The MoA gives ‘exclusive monopoly’ to CTL to produce bio-fuel and other ethanol products in the country and is intended to prevent the cultivation and processing of other crops with the potential of producing bio-fuel such as jethropa, oil palm and coconut. This does not reflect the fact DAL has given approvals for jethropa and oil palm plantations which are fully operational in other parts of the country.

“There is no evidence to suggest the Environmental Permit has been issues to the developer and DEC has no records to verify a permit has been issued… it is unlawful for the developer… to proceed with the cassava project, especially the activities that have already been carried out on 600 hectares of land” [p197]


1. All the SABL leases/titles and Direct Grants are to be REVOKED forthwith [emphasis in the original]

2. The MoA be REVIEWED [emphasis in the original]

3. No further work be carried out on the project until new SABL leases and titles are properly issued

  1. Kristian Lasslett
    November 25, 2013 at 8:46 am

    Well done PNG Exposed in getting key features of the report out. These details deserve serious consideration.

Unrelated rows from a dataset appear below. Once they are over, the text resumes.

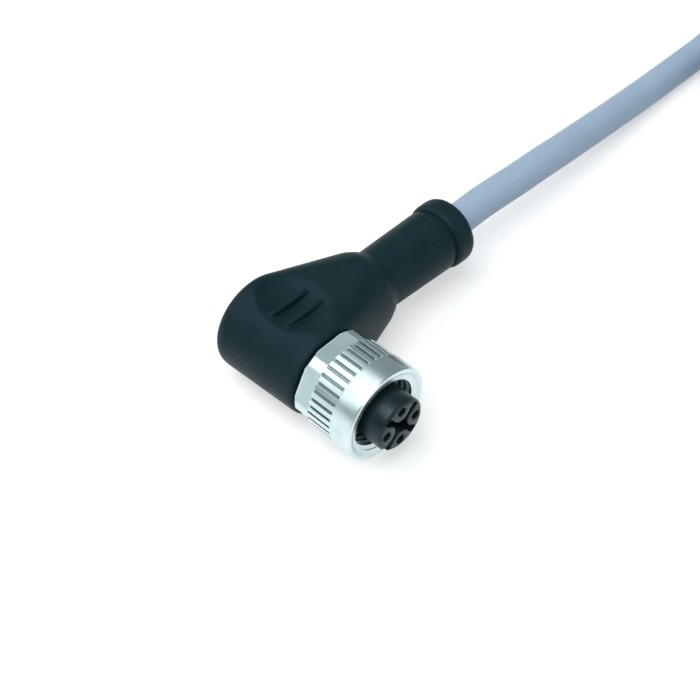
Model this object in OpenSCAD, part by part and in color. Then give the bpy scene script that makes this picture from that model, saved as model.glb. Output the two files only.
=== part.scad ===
// Right-angle M12 cable connector: four-pole socket insert, knurled coupling nut,
// moulded grip with strain relief, and a length of round cable folded away at its far end.
//
// Frame, in millimetres: the origin is the centre of the insert's mating face.
// -Y points out of the mating face, +X along the cable's exit, +Z up.
// The connector lies on its side, on the round head of the grip.

/* [Contact insert] */
// Diameter of the insert's barrel
barrel_d = 8.4; // [8.2:0.1:8.5]
// Length of the barrel from the mating face to the seal
barrel_l = 7.2; // [6.6:0.2:7.6]
// Chamfer round the mating face
barrel_chamfer = 0.35; // [0.2:0.05:0.45]
// Pitch circle of the four contacts
contact_pcd = 5.66; // [5.5:0.02:5.8]
// Diameter of the entry hole over each contact
entry_d = 1.45; // [1.3:0.05:1.5]
// Depth of a contact's mouth below the face
entry_depth = 0.7; // [0.5:0.1:0.9]
// Width of the coding keyway
keyway_w = 1.7; // [1.4:0.1:1.9]
// Depth of the keyway into the barrel
keyway_depth = 0.8; // [0.6:0.1:0.9]
// Length of the keyway along the barrel
keyway_l = 6.0; // [5:0.5:6.5]
// Width of the arms of the cross-shaped recess in the face
cross_w = 1.15; // [1:0.05:1.25]
// Depth of the cross-shaped recess
cross_depth = 2.0; // [1:0.25:2.5]
// Wall left between the recess's arms and the rim
cross_rim = 0.3; // [0.25:0.05:0.5]
// Radius of the round land kept round each contact
land_r = 1.6; // [1.4:0.05:1.65]
// Thickness of the flange that the coupling nut pulls on
flange_t = 1.8; // [1.6:0.1:2.2]
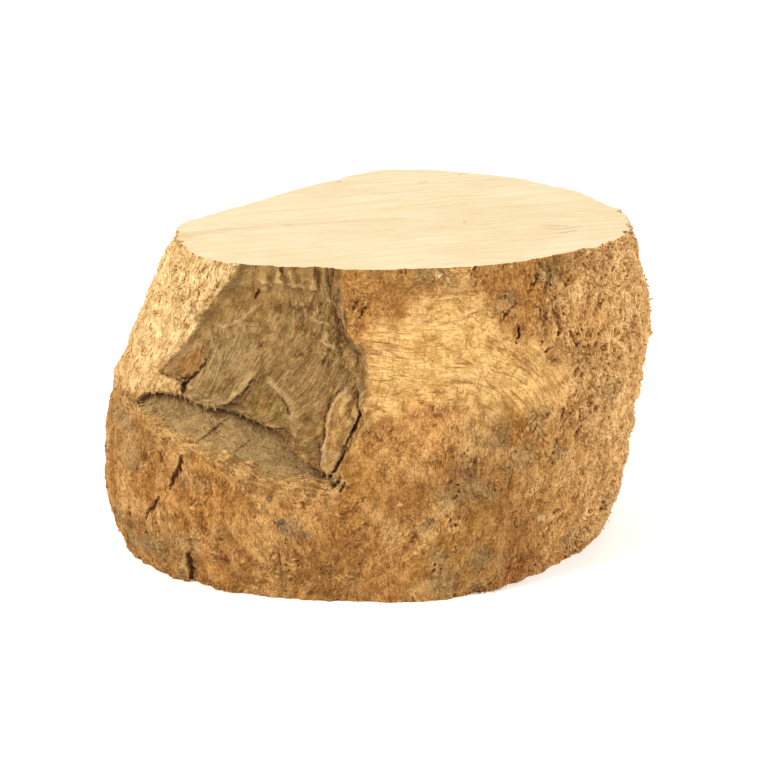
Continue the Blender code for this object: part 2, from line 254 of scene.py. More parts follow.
# The coarse facets are eased out, most where the skin is whole
eased = averaged(points, ends, passes=26, strength=0.6)
eased_torn = averaged(points, ends, passes=3, strength=0.5)
points = eased + (eased_torn - eased) * torn[:, None]
skin_mesh.vertices.foreach_set("co", points.astype(np.float32).ravel())
skin_mesh.update()
normals = points_of(skin_mesh, "normal")
x, y, z = points.T

# Which way the fibres run. Upright on most of the skin, arching over in the pale patch, along the
# notch's rim where it is torn, and leaning right on the left flank and on the split face. The last
# number of each grain vector counts along the fibre, the other two across it.
ARCH_X, ARCH_Z, ARCH_POWER = -0.005, 0.020, 4
FLANK_LEAN, SPLIT_LEAN, SPLIT_HIGH = 0.42, 0.9, 0.085
RIM_RUN, RIM_FALL = 0.89, 0.45
PALE_PATCH = (
    (-0.0055, 0.1080), (-0.0040, 0.1165), (0.0020, 0.1215), (0.0100, 0.1255), (0.0200, 0.1315),
    (0.0330, 0.1370), (0.0440, 0.1345), (0.0480, 0.1220), (0.0560, 0.1110), (0.0680, 0.1030),
    (0.0790, 0.0930), (0.0790, 0.0860), (0.0640, 0.0850), (0.0500, 0.0860), (0.0390, 0.0890),
    (0.0270, 0.0925), (0.0140, 0.0910), (0.0040, 0.0895), (-0.0010, 0.0930), (-0.0045, 0.0990),
)
wander = 0.0030 * noise_at(points, 0.010, 61) + 0.0014 * noise_at(points, 0.0035, 62)
ragged = 0.0010 * noise_at(points, 0.0050, 63) + 0.0006 * noise_at(points, 0.0019, 64)
arch = smooth_step(inside_outline(x, z, PALE_PATCH) + 2 * wander, -0.009, 0.003) * front
rim_apart = line_distance(x, z, RIM)[0]
rim_share = smooth_step(rim_apart + 0.6 * wander, np.where(ledge_in > 0, 0.0022, 0.0075), 0.0008)
rim_share *= smooth_step(split_in, 0.0, -0.002) * smooth_step(x, -0.010, -0.024) * front
rise = np.maximum(z - ARCH_Z, 0.0)
ring = (np.abs(x - ARCH_X) ** ARCH_POWER + rise ** ARCH_POWER) ** (1 / ARCH_POWER) + 1e-9
turn = np.arctan2(x - ARCH_X, rise + 1e-6)
left_lean = smooth_step(-x, 0.040, 0.080) * smooth_step(z, 0.050, 0.085) * (1 - torn)
swirl = np.column_stack([noise_at(points, 0.030, s) for s in (41, 42, 43)]) * 0.0042
across = points + swirl
across[:, 0] -= FLANK_LEAN * (z - 0.09) * left_lean
split_lean = smooth_step(split_in, -0.002, 0.004) * front
fall = z - 0.060
across[:, 0] -= SPLIT_LEAN * (fall - 0.5 * fall ** 2 / SPLIT_HIGH) * split_lean
along = z + swirl[:, 2]
grain = np.column_stack([across[:, 0], across[:, 1], along])
arch_grain = np.column_stack([ring, y, -turn * ring]) + 0.7 * swirl
by_rim = rim_share > 0
rim_grain = np.column_stack([RIM_FALL * x + RIM_RUN * z, y, RIM_RUN * x - RIM_FALL * z])
arch_grain[by_rim] = rim_grain[by_rim] + 0.9 * swirl[by_rim]
arch = np.maximum(arch, rim_share)
arched = np.flatnonzero(arch > 0)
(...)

The unmitigated plunder of the country’s most vital natural resource, facilitated through hip neoliberal instruments – public/private partnerships – MOUs drafted by the developer, and illegal land transactions. Sadly this is systemic and systematic in PNG. The people deserve better.

  2. kanex Kanarepa
    November 25, 2013 at 9:55 am

    So were does all these end up after all the high end wheeling and dealing by Mr. Temu??. He will eventually send his people back to farm the land for casava and they will eventually eat casava again. What a Mess!!! Shame, shame!!

  3. R Jeremy
    November 27, 2013 at 9:54 am

    Is PNG Exposed prepared to leak the entire report to the public? I think most Papua New Guineans would like to read as there is a danger that this report (along with the other 2) will never see the light of day.

    • November 27, 2013 at 1:48 pm

      At over 1,000 pages it is a bit hard to ‘leak’

      • R Jeremy
        November 29, 2013 at 8:14 am

        Thanks for Responding PNG Exposed. Is it possible to upload in installments?